Records for this task
* Start *

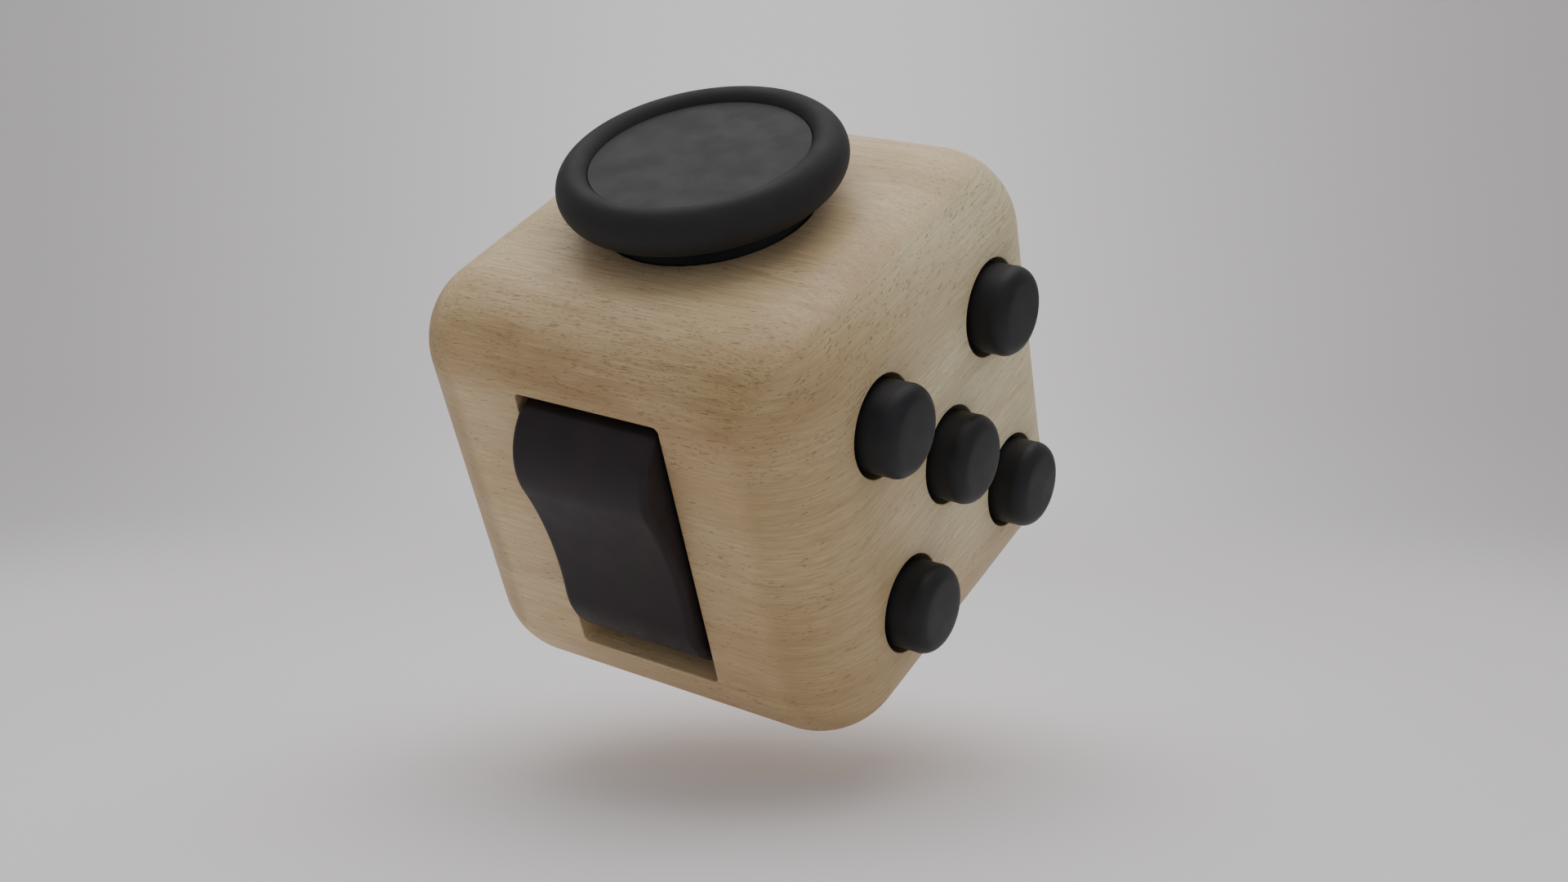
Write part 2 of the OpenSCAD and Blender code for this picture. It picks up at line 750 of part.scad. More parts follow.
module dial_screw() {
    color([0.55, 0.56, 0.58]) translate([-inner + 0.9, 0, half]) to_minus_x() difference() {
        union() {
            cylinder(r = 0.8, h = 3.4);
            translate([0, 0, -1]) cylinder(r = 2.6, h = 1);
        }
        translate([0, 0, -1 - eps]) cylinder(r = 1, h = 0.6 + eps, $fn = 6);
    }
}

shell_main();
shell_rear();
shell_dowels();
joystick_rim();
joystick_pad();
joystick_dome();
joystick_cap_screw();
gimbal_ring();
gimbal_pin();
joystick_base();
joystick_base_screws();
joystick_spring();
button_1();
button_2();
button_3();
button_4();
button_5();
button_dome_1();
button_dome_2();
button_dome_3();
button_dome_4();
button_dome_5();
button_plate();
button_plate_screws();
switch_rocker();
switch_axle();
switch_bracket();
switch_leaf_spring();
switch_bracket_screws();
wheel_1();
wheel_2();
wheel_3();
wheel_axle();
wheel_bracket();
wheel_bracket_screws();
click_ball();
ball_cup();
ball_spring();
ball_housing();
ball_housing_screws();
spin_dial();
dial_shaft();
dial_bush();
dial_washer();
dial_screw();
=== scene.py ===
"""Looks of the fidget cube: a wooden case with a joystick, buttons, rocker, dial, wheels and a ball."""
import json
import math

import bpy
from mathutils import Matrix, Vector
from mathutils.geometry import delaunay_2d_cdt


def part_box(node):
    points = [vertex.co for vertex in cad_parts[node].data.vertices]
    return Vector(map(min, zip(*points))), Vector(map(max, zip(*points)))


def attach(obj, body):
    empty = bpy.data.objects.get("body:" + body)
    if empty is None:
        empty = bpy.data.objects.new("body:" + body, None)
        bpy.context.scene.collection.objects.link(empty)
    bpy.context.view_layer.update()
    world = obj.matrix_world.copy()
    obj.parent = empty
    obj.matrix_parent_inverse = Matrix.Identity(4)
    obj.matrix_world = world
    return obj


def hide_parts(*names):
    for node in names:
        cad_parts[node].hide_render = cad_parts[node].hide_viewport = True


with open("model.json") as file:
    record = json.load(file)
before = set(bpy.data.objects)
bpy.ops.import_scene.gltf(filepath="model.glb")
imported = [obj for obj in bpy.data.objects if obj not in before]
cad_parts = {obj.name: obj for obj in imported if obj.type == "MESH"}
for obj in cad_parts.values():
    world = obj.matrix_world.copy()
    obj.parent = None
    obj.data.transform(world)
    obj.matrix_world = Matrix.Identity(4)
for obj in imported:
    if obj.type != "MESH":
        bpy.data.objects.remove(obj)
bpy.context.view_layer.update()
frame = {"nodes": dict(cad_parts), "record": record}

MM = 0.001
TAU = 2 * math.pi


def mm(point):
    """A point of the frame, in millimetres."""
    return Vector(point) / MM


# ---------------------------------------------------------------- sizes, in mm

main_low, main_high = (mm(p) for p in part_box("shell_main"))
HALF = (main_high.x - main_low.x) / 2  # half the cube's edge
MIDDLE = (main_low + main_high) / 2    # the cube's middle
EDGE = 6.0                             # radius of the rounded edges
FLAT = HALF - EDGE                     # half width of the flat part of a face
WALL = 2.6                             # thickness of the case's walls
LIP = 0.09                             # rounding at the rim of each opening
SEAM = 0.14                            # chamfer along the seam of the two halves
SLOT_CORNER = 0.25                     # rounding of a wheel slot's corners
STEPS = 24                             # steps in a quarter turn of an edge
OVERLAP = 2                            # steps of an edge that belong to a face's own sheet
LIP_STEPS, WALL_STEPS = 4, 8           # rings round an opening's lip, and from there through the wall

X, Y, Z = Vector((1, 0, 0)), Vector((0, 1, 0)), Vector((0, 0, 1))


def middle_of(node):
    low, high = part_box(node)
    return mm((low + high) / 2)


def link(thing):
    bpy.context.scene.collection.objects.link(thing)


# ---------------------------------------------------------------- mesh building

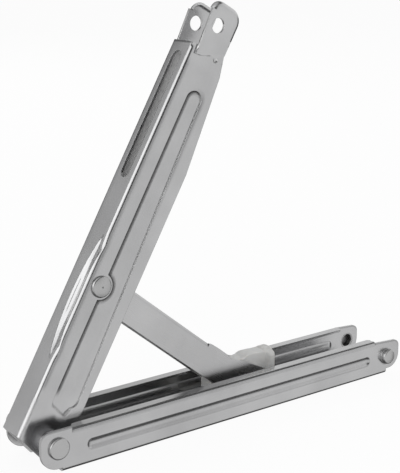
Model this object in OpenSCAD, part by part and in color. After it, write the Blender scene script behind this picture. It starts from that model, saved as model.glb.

* End *

Task instructions
Retype, word for word, every line from the line with "shell_main();" to the line with "before = set(bpy.data.objects)", inclusive. Add nothing.

Final result
shell_main();
shell_rear();
shell_dowels();
joystick_rim();
joystick_pad();
joystick_dome();
joystick_cap_screw();
gimbal_ring();
gimbal_pin();
joystick_base();
joystick_base_screws();
joystick_spring();
button_1();
button_2();
button_3();
button_4();
button_5();
button_dome_1();
button_dome_2();
button_dome_3();
button_dome_4();
button_dome_5();
button_plate();
button_plate_screws();
switch_rocker();
switch_axle();
switch_bracket();
switch_leaf_spring();
switch_bracket_screws();
wheel_1();
wheel_2();
wheel_3();
wheel_axle();
wheel_bracket();
wheel_bracket_screws();
click_ball();
ball_cup();
ball_spring();
ball_housing();
ball_housing_screws();
spin_dial();
dial_shaft();
dial_bush();
dial_washer();
dial_screw();
=== scene.py ===
"""Looks of the fidget cube: a wooden case with a joystick, buttons, rocker, dial, wheels and a ball."""
import json
import math

import bpy
from mathutils import Matrix, Vector
from mathutils.geometry import delaunay_2d_cdt


def part_box(node):
    points = [vertex.co for vertex in cad_parts[node].data.vertices]
    return Vector(map(min, zip(*points))), Vector(map(max, zip(*points)))


def attach(obj, body):
    empty = bpy.data.objects.get("body:" + body)
    if empty is None:
        empty = bpy.data.objects.new("body:" + body, None)
        bpy.context.scene.collection.objects.link(empty)
    bpy.context.view_layer.update()
    world = obj.matrix_world.copy()
    obj.parent = empty
    obj.matrix_parent_inverse = Matrix.Identity(4)
    obj.matrix_world = world
    return obj


def hide_parts(*names):
    for node in names:
        cad_parts[node].hide_render = cad_parts[node].hide_viewport = True


with open("model.json") as file:
    record = json.load(file)
before = set(bpy.data.objects)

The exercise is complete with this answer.